**TASK REQUIREMENTS**
Quote the whole listing word for word, please.

**MATERIAL PROVIDED**
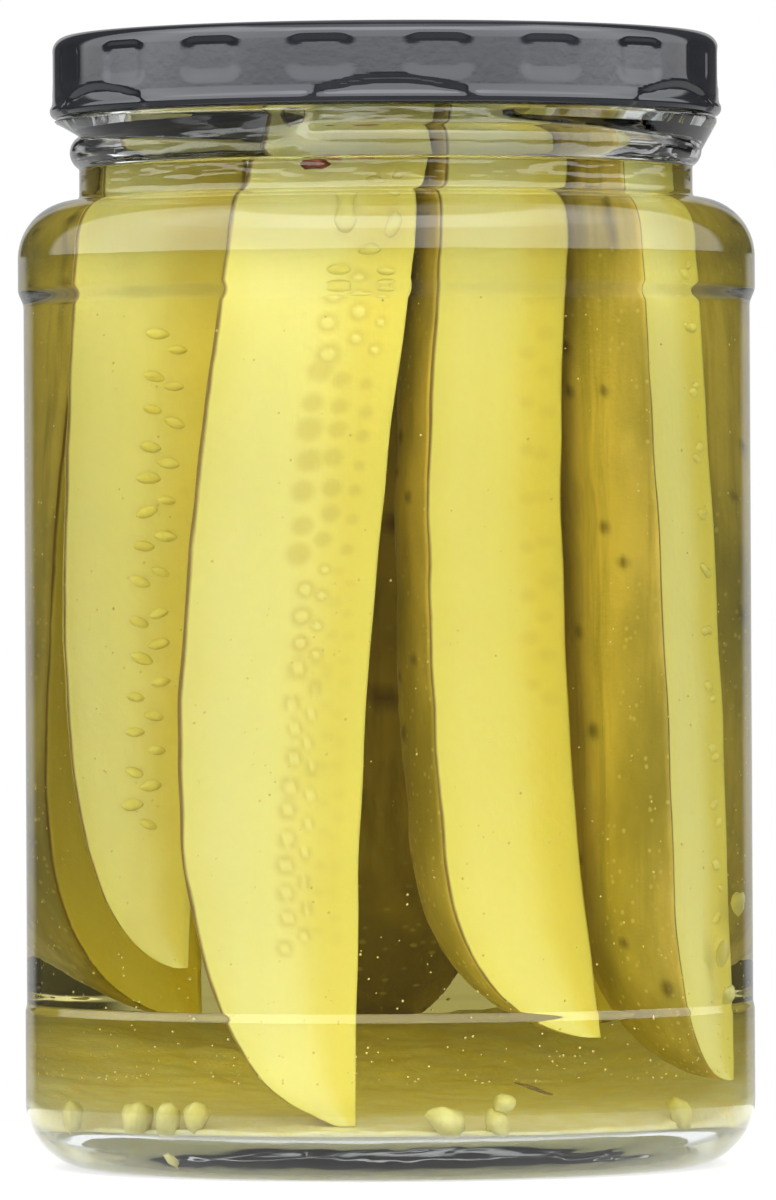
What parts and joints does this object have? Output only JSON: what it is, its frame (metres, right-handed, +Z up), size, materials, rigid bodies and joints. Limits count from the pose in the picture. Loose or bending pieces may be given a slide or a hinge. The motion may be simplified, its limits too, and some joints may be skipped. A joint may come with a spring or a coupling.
{
  "type": "pickle jar",
  "caption": "Round clear glass jar with shoulder and heel bands, shut with a steel twist-off lid, filled with cucumber spears standing in golden brine.",
  "frame": {"origin": "middle of the base, on the surface the jar stands on", "axes": "+Z up along the jar's axis, -Y towards the viewer, +X to the viewer's right"},
  "size_m": [0.095, 0.095, 0.1453],
  "materials": {
    "glass": "clear colourless soda-lime glass, faintly green at the base",
    "lid_steel": "glossy black lacquer on tinplate",
    "brine": "clear golden liquid",
    "pickle": "wet, translucent pickled cucumber flesh with an olive-brown rind"
  },
  "bodies": {
    "root": {"jar": "glass", "lid": "lid_steel", "brine": "brine", "spear_front": "pickle", "spear_left": "pickle", "spear_centre": "pickle", "spear_right": "pickle", "spear_rear_left": "pickle", "spear_rear_right": "pickle", "spear_rear": "pickle"}
  },
  "joints": []
}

**TASK OUTPUT**
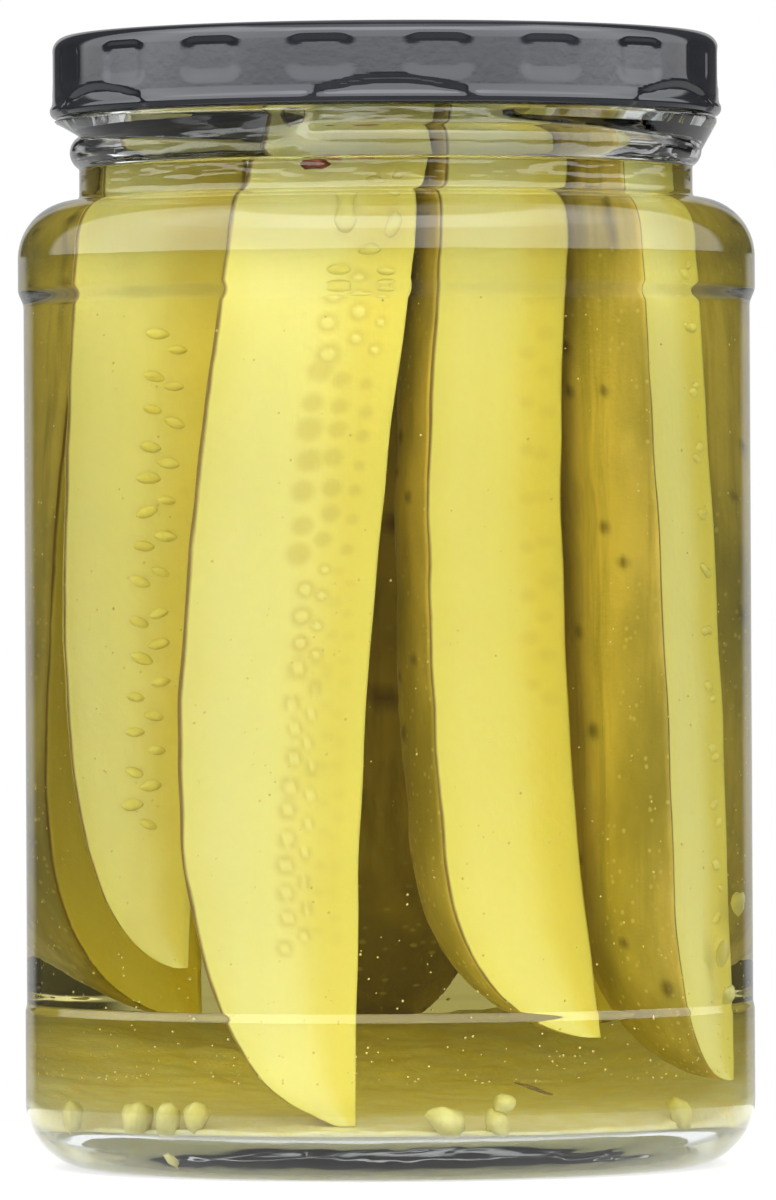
What parts and joints does this object have? Output only JSON: what it is, its frame (metres, right-handed, +Z up), size, materials, rigid bodies and joints. Limits count from the pose in the picture. Loose or bending pieces may be given a slide or a hinge. The motion may be simplified, its limits too, and some joints may be skipped. A joint may come with a spring or a coupling.
{
  "type": "pickle jar",
  "caption": "Round clear glass jar with shoulder and heel bands, shut with a steel twist-off lid, filled with cucumber spears standing in golden brine.",
  "frame": {"origin": "middle of the base, on the surface the jar stands on", "axes": "+Z up along the jar's axis, -Y towards the viewer, +X to the viewer's right"},
  "size_m": [0.095, 0.095, 0.1453],
  "materials": {
    "glass": "clear colourless soda-lime glass, faintly green at the base",
    "lid_steel": "glossy black lacquer on tinplate",
    "brine": "clear golden liquid",
    "pickle": "wet, translucent pickled cucumber flesh with an olive-brown rind"
  },
  "bodies": {
    "root": {"jar": "glass", "lid": "lid_steel", "brine": "brine", "spear_front": "pickle", "spear_left": "pickle", "spear_centre": "pickle", "spear_right": "pickle", "spear_rear_left": "pickle", "spear_rear_right": "pickle", "spear_rear": "pickle"}
  },
  "joints": []
}